Apart from adding to the appearance that the government is still in deep disarray over its Brexit negotiations, the loss of Sir Ivan is bound to have an impact. He is a hugely experienced professional who knows the inner workings of the EU – and, more importantly, the other member states know him and are used to doing business with him.

Sir Ivan had overall responsibility for the UK’s team which represents the nation in negotiations that take place in Brussels. It will be hard to find somebody at that skill level – particularly if the government keeps to its schedule and triggers Article 50 at the end of March, because negotiations would be expected to begin shortly after that. And let us not forget that there is already a warning over being able to wrap those negotiations up in the allotted time.

To take part in those negotiations – thought by many to be the most complicated set of talks Britain has experienced in living memory – somebody else will have to get up to speed, and that should mean postponing the beginning of the negotiations to allow them to do so. But Prime Minister Theresa May has set her nose against any delay, and as we have seen from the furore surrounding Sir Ivan’s departure, she comes under great pressure from her own party to simply get on with the talks. The difficulty with putting someone with less experience who is not properly briefed in the role is it hugely magnifies the risks of bad decisions early on, which could mean a poorer Brexit deal for the UK. The most likely outcome is that whoever takes over will be in the post by March and begin negotiations – but they will inevitably take longer.

And that is based on finding someone who has the skillset – and, more importantly, who is willing to take the task on. Given the manner of Sir Ivan’s departure that might be a considerable barrier.

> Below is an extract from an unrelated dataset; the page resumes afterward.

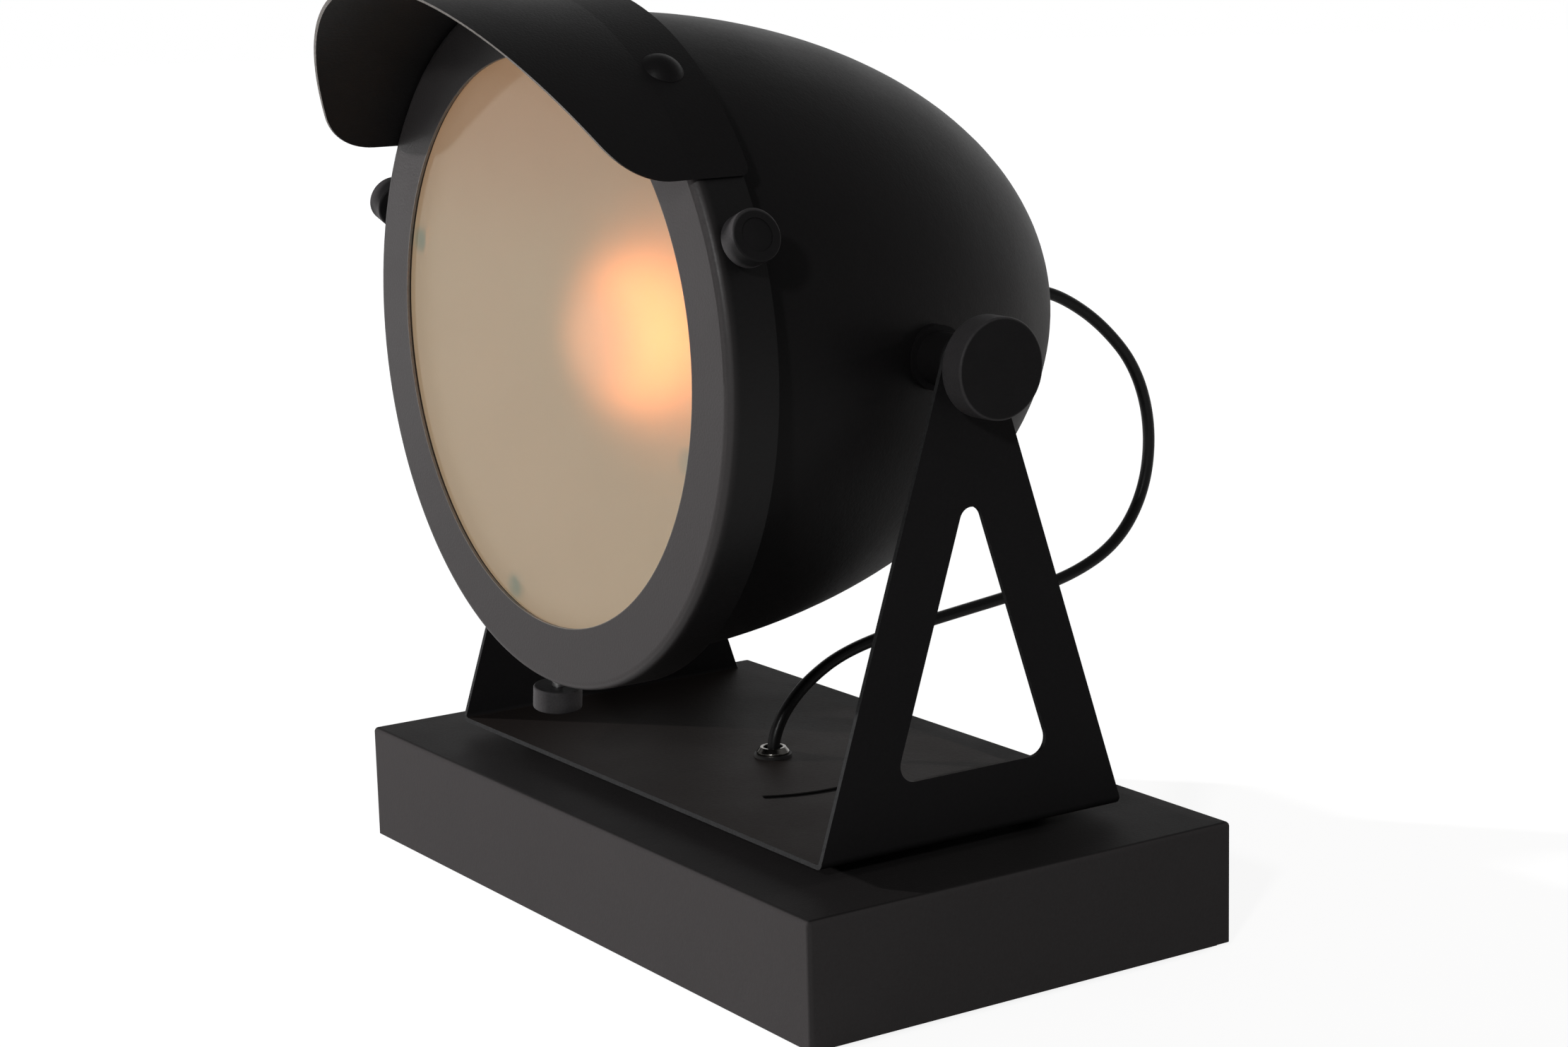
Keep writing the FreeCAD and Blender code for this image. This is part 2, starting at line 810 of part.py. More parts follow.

It was reported that Sir Ivan (see above re experience etc) told government ministers that it was possible that any trade deal with the EU could take up to ten years to get in place, and that even then it may fail to get ratified by member states.

For having the temerity to give his honest view in a straight and transparent manner, Sir Ivan was accused of being a pessimist and being anti-Brexit. Ukip MEP Nigel Farage said that Sir Ivan’s stance showed the diplomatic service “just doesn’t accept the vote”. What nonsense. What it shows is Mr Farage and others of his ilk are refusing to accept the consequences of the vote,

Finding another senior civil servant willing to take the job knowing he cannot give his opinion honestly will be even harder to find.